OBJECTIVE. Look through the listing and locate every line containing the word "materials"; copy those lines.

MATERIAL PROVIDED.
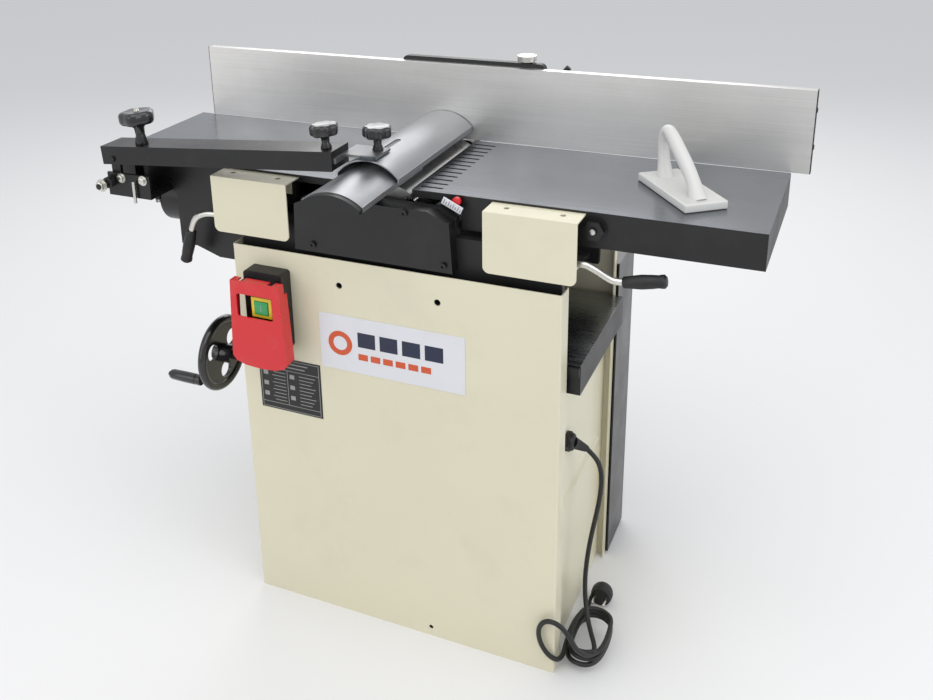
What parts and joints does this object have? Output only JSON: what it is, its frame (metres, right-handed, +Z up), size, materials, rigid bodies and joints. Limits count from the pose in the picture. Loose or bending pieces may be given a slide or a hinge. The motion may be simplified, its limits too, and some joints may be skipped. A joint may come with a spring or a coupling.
{
  "type": "jointer",
  "caption": "Surface planer and thicknesser on a cream sheet-steel cabinet, with hinged cast tables, tilting fence, bridge guard and handwheel.",
  "frame": {"origin": "middle of the cabinet's footprint on the floor", "axes": "X along the tables towards the infeed end, Y from the operator's side to the back, Z up"},
  "size_m": [1.1138, 0.576, 0.95],
  "materials": {
    "cream_paint": "semi-gloss cream powder paint on pressed sheet steel",
    "black_paint": "black enamel on cast and folded metal",
    "ground_iron": "ground and polished cast iron, black painted edges",
    "bright_steel": "turned or zinc-plated steel",
    "motor_grey": "grey enamel on a finned motor housing",
    "fence_aluminium": "anodised extrusion, fine brushed lengthwise",
    "guard_grey": "satin silver-grey lacquer on an aluminium extrusion",
    "black_plastic": "glossy black phenolic and nylon",
    "red_plastic": "glossy signal-red moulding",
    "green_plastic": "glossy green push button",
    "white_plastic": "white moulded plastic",
    "belt_rubber": "black rubber"
  },
  "bodies": {
    "root": {"cabinet_body": "cream_paint", "front_panel": "cream_paint", "frame_front_wall": "black_paint", "frame_rear_wall": "black_paint", "frame_ties": "bright_steel", "cutter_bearings": "bright_steel", "column_sleeve": "black_paint", "lift_bracket": "black_paint", "front_cover": "black_paint", "cover_screws": "bright_steel", "rear_drive_cover": "black_paint", "dust_hood": "black_paint", "motor": "motor_grey", "drive_belt": "belt_rubber", "feed_chain": "bright_steel", "switch_box": "black_plastic", "cable_gland": "black_plastic", "cord_run": "belt_rubber", "cord_coil": "belt_rubber", "power_plug": "black_plastic"},
    "cutter": {"cutter_block": "bright_steel", "cutter_knives": "bright_steel", "cutter_pulley": "bright_steel"},
    "motor_rotor": {"motor_pulley": "bright_steel"},
    "infeed_roller_body": {"infeed_roller": "bright_steel"},
    "outfeed_roller_body": {"outfeed_roller": "bright_steel"},
    "feed_gear_body": {"feed_gear": "bright_steel"},
    "kickback": {"kickback_fingers": "bright_steel"},
    "lower_table": {"thickness_table": "ground_iron", "lift_screw": "bright_steel"},
    "lift_gear": {"lift_nut_gear": "bright_steel"},
    "wheel": {"handwheel": "black_plastic"},
    "wheel_grip": {"handwheel_grip": "black_plastic"},
    "outfeed": {"outfeed_table": "ground_iron", "left_lock_cover": "cream_paint", "arm_bracket": "black_paint", "fence_rail": "black_paint"},
    "infeed_hinge": {"infeed_carrier": "black_paint"},
    "infeed": {"infeed_table": "ground_iron", "right_lock_cover": "cream_paint"},
    "depth": {"depth_knob": "bright_steel"},
    "left_lever": {"left_lock_lever": "bright_steel"},
    "right_lever": {"right_lock_lever": "bright_steel"},
    "fence_slider": {"fence_slide": "black_paint"},
    "fence": {"fence_plate": "fence_aluminium", "fence_end_caps": "black_plastic", "fence_bracket": "black_paint"},
    "fence_tilt_clamp": {"tilt_lever": "bright_steel"},
    "fence_slide_clamp": {"fence_lock_lever": "bright_steel"},
    "arm": {"guard_arm": "black_paint", "guard_holder": "bright_steel"},
    "guard": {"upper_guard": "guard_grey"},
    "guard_nose": {"lower_guard": "guard_grey"},
    "arm_knob": {"arm_knob_left": "black_plastic"},
    "end_knob": {"arm_knob_right": "black_plastic"},
    "guard_clamp": {"guard_knob": "black_plastic"},
    "flap": {"switch_flap": "red_plastic"},
    "start": {"start_button": "green_plastic"},
    "stop": {"stop_button": "black_plastic"},
    "push": {"push_block": "white_plastic"}
  },
  "joints": [
    {"name": "cutter_spin", "type": "hinge", "parent": "root", "child": "cutter", "pos_m": [0, 0, 0.764], "axis": [0, 1, 0], "continuous": true},
    {"name": "motor_spin", "type": "hinge", "parent": "root", "child": "motor_rotor", "pos_m": [0.14, 0.1, 0.172], "axis": [0, 1, 0], "continuous": true},
    {"name": "infeed_roller_spin", "type": "hinge", "parent": "root", "child": "infeed_roller_body", "pos_m": [-0.068, 0, 0.75], "axis": [0, 1, 0], "continuous": true},
    {"name": "outfeed_roller_spin", "type": "hinge", "parent": "root", "child": "outfeed_roller_body", "pos_m": [0.068, 0, 0.75], "axis": [0, 1, 0], "continuous": true},
    {"name": "feed_gear_spin", "type": "hinge", "parent": "root", "child": "feed_gear_body", "pos_m": [0, -0.14, 0.73], "axis": [0, 1, 0], "continuous": true},
    {"name": "kickback_swing", "type": "hinge", "parent": "root", "child": "kickback", "pos_m": [-0.134, 0, 0.758], "axis": [0, -1, 0], "range_deg": [0, 65]},
    {"name": "thickness_slide", "type": "slide", "parent": "root", "child": "lower_table", "axis": [0, 0, 1], "range_m": [0, 0.07]},
    {"name": "lift_gear_spin", "type": "hinge", "parent": "root", "child": "lift_gear", "pos_m": [-0.12, -0.101, 0.413], "axis": [0, 0, 1], "continuous": true},
    {"name": "handwheel_spin", "type": "hinge", "parent": "root", "child": "wheel", "pos_m": [-0.366, -0.101, 0.433], "axis": [1, 0, 0], "continuous": true},
    {"name": "handwheel_grip_spin", "type": "hinge", "parent": "wheel", "child": "wheel_grip", "pos_m": [-0.4, -0.152, 0.4], "axis": [1, 0, 0], "continuous": true},
    {"name": "outfeed_tilt", "type": "hinge", "parent": "root", "child": "outfeed", "pos_m": [-0.21, 0.178, 0.77], "axis": [-1, 0, 0], "range_deg": [0, 90]},
    {"name": "infeed_tilt", "type": "hinge", "parent": "root", "child": "infeed_hinge", "pos_m": [0.21, 0.178, 0.77], "axis": [-1, 0, 0], "range_deg": [0, 90]},
    {"name": "infeed_depth", "type": "slide", "parent": "infeed_hinge", "child": "infeed", "axis": [0, 0, 1], "range_m": [-0.003, 0]},
    {"name": "depth_knob_turn", "type": "hinge", "parent": "infeed", "child": "depth", "pos_m": [0.313, -0.1227, 0.775], "axis": [0, 1, 0], "range_deg": [-180, 0]},
    {"name": "left_lever_turn", "type": "hinge", "parent": "root", "child": "left_lever", "pos_m": [-0.285, -0.148, 0.724], "axis": [0, 1, 0], "range_deg": [0, 30]},
    {"name": "right_lever_turn", "type": "hinge", "parent": "root", "child": "right_lever", "pos_m": [0.285, -0.148, 0.724], "axis": [0, 1, 0], "range_deg": [0, 30]},
    {"name": "fence_slide_y", "type": "slide", "parent": "outfeed", "child": "fence_slider", "axis": [0, 1, 0], "range_m": [-0.07, 0]},
    {"name": "fence_tilt", "type": "hinge", "parent": "fence_slider", "child": "fence", "pos_m": [0.0175, 0.168, 0.808], "axis": [-1, 0, 0], "range_deg": [0, 45]},
    {"name": "tilt_lever_turn", "type": "hinge", "parent": "fence", "child": "fence_tilt_clamp", "pos_m": [0.152, 0.182, 0.9], "axis": [-1, 0, 0], "range_deg": [0, 60]},
    {"name": "fence_lock_turn", "type": "hinge", "parent": "outfeed", "child": "fence_slide_clamp", "pos_m": [-0.082, 0.218, 0.826], "axis": [0, 0, 1], "range_deg": [0, 60]},
    {"name": "arm_tilt", "type": "hinge", "parent": "outfeed", "child": "arm", "pos_m": [-0.49, -0.154, 0.809], "axis": [0, -1, 0], "range_deg": [-1, 25]},
    {"name": "guard_slide", "type": "slide", "parent": "arm", "child": "guard", "axis": [0, 1, 0], "range_m": [-0.07, 0]},
    {"name": "nose_slide", "type": "slide", "parent": "guard", "child": "guard_nose", "axis": [0, 1, 0], "range_m": [0, 0.08]},
    {"name": "arm_knob_turn", "type": "hinge", "parent": "arm", "child": "arm_knob", "pos_m": [-0.4408, -0.161, 0.8345], "axis": [-0.0819, 0, 0.9966], "range_deg": [0, 270]},
    {"name": "end_knob_turn", "type": "hinge", "parent": "arm", "child": "end_knob", "pos_m": [-0.0924, -0.161, 0.8634], "axis": [-0.0819, 0, 0.9966], "range_deg": [0, 270]},
    {"name": "guard_knob_turn", "type": "hinge", "parent": "arm", "child": "guard_clamp", "pos_m": [-0.029, -0.115, 0.86], "axis": [0, 0, 1], "range_deg": [0, 270]},
    {"name": "flap_lift", "type": "hinge", "parent": "root", "child": "flap", "pos_m": [-0.208, -0.203, 0.633], "axis": [-1, 0, 0], "range_deg": [0, 95]},
    {"name": "start_press", "type": "slide", "parent": "root", "child": "start", "axis": [0, 1, 0], "range_m": [0, 0.003], "stiffness_N_per_m": 400},
    {"name": "stop_press", "type": "slide", "parent": "root", "child": "stop", "axis": [0, 1, 0], "range_m": [0, 0.003], "stiffness_N_per_m": 400},
    {"name": "push_block_lift", "type": "slide", "parent": "infeed", "child": "push", "axis": [0, 0, 1], "range_m": [0, 0.15]}
  ],
  "couplings": [
    {"joint": "motor_spin", "follows": "cutter_spin", "ratio": 0.48},
    {"joint": "feed_gear_spin", "follows": "cutter_spin", "ratio": -0.37},
    {"joint": "infeed_roller_spin", "follows": "cutter_spin", "ratio": -0.185},
    {"joint": "outfeed_roller_spin", "follows": "cutter_spin", "ratio": -0.185},
    {"joint": "lift_gear_spin", "follows": "thickness_slide", "rad_per_m": 1570.8},
    {"joint": "handwheel_spin", "follows": "thickness_slide", "rad_per_m": 1570.8},
    {"joint": "infeed_tilt", "follows": "outfeed_tilt", "ratio": 1},
    {"joint": "depth_knob_turn", "follows": "infeed_depth", "rad_per_m": 1047.2},
    {"joint": "guard_slide", "follows": "fence_slide_y", "ratio": 1}
  ]
}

SOLUTION FOR THIS EXERCISE.
What parts and joints does this object have? Output only JSON: what it is, its frame (metres, right-handed, +Z up), size, materials, rigid bodies and joints. Limits count from the pose in the picture. Loose or bending pieces may be given a slide or a hinge. The motion may be simplified, its limits too, and some joints may be skipped. A joint may come with a spring or a coupling.
  "materials": {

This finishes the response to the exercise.